Et, me semble-t-il, s'ils ont agi ainsi, ce n'est nullement, comme le pensent certains, parce qu'ils refusaient jalousement de communiquer leurs connaissances, mais pour éviter que des choses très belles et étudiées avec beaucoup de peine par les grands hommes ne soient méprisées par ceux qui répugnent à consacrer un effort sérieux aux études, sauf à celles qui rapportent, ou par ceux qui, même incités par des exhortations et l'exemple d'autrui à l'étude libérale de la philosophie. Cependant, en raison de la stupidité de leur esprit, sont parmi les philosophes comme les bourdons, parmi les abeilles. C'est pourquoi, comme j'agitais en moi-même ces idées, le mépris qui était à craindre en raison de la nouveauté, de l'absurdité de mon opinion, m'avait presque poussé à interrompre définitivement l'œuvre que j'avais commencé.

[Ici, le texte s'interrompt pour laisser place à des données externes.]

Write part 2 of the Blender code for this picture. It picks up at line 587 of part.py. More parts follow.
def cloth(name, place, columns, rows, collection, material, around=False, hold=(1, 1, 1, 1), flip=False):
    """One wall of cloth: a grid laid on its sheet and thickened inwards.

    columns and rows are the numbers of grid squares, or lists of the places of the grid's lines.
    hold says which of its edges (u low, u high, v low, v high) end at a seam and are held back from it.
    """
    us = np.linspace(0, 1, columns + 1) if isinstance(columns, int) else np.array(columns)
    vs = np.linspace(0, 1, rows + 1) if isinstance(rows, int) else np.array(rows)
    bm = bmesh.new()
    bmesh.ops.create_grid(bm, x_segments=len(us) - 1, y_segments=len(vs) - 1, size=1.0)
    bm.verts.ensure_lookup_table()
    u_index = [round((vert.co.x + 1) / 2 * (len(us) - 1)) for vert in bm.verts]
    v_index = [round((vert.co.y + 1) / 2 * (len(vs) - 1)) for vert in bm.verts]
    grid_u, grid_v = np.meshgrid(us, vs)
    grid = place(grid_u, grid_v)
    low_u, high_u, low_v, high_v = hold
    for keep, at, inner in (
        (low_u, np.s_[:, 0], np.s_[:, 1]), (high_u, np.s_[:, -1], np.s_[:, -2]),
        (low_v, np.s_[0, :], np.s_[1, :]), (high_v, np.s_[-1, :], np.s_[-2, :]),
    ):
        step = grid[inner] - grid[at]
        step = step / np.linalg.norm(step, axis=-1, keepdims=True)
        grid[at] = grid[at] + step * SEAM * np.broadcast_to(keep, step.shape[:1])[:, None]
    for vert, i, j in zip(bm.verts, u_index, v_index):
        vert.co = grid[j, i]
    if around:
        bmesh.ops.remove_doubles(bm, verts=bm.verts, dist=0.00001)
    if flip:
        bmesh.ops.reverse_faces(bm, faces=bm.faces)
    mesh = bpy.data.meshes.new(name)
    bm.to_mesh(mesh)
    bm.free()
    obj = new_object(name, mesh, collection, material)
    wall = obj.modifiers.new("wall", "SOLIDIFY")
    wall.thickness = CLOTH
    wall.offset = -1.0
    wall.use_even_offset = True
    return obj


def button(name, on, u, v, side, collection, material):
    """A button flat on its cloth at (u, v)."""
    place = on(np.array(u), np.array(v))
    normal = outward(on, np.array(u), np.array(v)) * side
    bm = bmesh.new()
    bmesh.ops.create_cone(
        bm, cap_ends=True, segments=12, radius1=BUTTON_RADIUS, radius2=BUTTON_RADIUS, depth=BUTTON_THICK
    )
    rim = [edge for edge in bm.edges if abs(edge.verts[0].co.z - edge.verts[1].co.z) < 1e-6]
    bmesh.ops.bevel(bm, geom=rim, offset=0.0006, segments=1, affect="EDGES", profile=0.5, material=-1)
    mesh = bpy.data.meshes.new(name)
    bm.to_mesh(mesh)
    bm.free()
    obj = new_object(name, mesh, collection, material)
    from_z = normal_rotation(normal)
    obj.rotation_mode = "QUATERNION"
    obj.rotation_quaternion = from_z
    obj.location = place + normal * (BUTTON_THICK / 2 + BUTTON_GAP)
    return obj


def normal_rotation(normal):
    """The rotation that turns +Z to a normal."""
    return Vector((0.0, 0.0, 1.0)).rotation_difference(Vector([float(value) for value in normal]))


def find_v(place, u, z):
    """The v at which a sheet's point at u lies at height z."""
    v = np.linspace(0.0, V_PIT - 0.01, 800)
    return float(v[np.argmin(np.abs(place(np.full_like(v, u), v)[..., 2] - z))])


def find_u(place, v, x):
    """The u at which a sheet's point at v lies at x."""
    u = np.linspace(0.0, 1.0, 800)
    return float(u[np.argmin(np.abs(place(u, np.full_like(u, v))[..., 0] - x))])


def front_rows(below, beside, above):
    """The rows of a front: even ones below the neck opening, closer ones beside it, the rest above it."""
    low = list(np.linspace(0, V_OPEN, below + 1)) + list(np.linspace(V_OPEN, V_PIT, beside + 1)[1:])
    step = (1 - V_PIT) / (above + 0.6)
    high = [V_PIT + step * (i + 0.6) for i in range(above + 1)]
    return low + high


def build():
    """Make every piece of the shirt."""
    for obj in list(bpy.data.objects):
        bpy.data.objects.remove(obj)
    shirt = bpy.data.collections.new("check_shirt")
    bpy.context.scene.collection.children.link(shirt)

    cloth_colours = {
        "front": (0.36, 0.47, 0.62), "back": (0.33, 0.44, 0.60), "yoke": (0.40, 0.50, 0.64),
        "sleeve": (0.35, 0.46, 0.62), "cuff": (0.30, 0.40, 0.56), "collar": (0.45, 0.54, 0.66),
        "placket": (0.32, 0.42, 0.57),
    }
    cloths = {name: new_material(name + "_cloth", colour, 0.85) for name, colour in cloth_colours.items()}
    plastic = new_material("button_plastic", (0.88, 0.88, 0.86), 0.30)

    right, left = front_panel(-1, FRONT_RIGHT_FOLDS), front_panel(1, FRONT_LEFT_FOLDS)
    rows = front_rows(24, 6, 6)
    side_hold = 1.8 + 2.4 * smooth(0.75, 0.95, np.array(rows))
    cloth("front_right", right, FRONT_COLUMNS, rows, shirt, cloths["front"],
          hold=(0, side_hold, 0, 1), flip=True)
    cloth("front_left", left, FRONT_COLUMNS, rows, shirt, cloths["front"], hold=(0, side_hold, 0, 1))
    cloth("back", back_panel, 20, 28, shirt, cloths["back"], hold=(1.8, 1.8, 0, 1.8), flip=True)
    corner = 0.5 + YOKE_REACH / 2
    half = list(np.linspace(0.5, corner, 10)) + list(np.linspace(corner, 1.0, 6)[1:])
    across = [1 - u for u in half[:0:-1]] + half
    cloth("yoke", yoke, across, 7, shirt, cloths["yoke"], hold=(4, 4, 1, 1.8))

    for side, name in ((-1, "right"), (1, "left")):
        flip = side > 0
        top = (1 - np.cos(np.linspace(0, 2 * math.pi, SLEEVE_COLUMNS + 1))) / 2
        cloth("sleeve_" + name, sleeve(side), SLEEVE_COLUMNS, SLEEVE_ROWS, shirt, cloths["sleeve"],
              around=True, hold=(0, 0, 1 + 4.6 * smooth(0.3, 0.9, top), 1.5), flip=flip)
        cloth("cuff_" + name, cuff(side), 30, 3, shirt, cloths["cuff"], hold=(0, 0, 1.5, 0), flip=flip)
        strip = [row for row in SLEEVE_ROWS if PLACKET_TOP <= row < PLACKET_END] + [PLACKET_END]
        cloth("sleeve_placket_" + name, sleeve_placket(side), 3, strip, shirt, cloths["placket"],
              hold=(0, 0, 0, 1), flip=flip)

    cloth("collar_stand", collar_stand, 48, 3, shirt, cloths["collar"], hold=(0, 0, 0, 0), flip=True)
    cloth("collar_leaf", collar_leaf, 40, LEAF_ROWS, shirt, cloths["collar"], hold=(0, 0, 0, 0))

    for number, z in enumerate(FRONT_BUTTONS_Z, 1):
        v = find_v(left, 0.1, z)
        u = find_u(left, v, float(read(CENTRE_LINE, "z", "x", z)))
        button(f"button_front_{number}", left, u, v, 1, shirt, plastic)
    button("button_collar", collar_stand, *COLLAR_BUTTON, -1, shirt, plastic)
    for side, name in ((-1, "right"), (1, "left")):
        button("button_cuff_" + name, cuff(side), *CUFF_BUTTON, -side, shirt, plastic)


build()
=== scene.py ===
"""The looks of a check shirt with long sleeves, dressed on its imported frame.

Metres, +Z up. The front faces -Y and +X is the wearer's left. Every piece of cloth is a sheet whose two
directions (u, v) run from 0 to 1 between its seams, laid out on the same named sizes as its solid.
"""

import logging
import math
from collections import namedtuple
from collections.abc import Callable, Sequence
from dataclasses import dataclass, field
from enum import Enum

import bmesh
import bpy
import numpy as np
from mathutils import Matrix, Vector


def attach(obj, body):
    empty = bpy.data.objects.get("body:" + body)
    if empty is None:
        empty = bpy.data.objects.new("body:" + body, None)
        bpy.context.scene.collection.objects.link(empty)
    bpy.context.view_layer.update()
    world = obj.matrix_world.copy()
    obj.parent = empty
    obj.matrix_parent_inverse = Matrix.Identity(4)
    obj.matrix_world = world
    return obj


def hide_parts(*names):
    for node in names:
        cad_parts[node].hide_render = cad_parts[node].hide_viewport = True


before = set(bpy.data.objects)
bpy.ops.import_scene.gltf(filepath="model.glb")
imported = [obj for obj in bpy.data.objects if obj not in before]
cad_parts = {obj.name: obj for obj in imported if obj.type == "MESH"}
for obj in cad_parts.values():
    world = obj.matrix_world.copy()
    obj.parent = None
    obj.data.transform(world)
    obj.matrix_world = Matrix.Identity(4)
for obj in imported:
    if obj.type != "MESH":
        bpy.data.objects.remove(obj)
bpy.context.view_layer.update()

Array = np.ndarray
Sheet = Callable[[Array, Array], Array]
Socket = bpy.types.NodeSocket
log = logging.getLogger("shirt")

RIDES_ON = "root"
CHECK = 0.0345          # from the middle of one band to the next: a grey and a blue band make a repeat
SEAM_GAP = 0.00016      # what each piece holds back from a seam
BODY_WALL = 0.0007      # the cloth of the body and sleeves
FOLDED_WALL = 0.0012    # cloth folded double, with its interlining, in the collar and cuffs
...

Cependant, mes amis vinrent à bout de mes longues hésitations, et même de ma résistance. Si d'aventure, il se trouve de vains discoureurs, qui, tout en étant totalement ignorant des mathématiques, prétendent néanmoins juger de ces matières. Et qui, en raison de tel ou tel passage de l'écriture de l'alignement détourné dans le sens de leurs opinions osent blâmer et attaquer mon œuvre, et bien, je ne me soucie aucunement d'eux. Mieux, je méprise leurs jugements comme téméraires. On n'ignore pas, en effet, que Lactance, par ailleurs célèbre écrivain, mais piètre mathématicien, parle d'une façon tout à fait puérile de la forme de la Terre lorsqu'il tourne en dérision ce qui ont enseigné que la Terre a la forme d'un globe. C'est pourquoi les savants ne doivent pas s'étonner si de telles légendes tournent aussi en dérision. Les mathématiques sont écrites pour les mathématiciens. Aux yeux de qui mes travaux, si je ne me trompe, paraîtront apporter quelque chose à la République ecclésiastique dont la sainteté occupe actuellement la tête.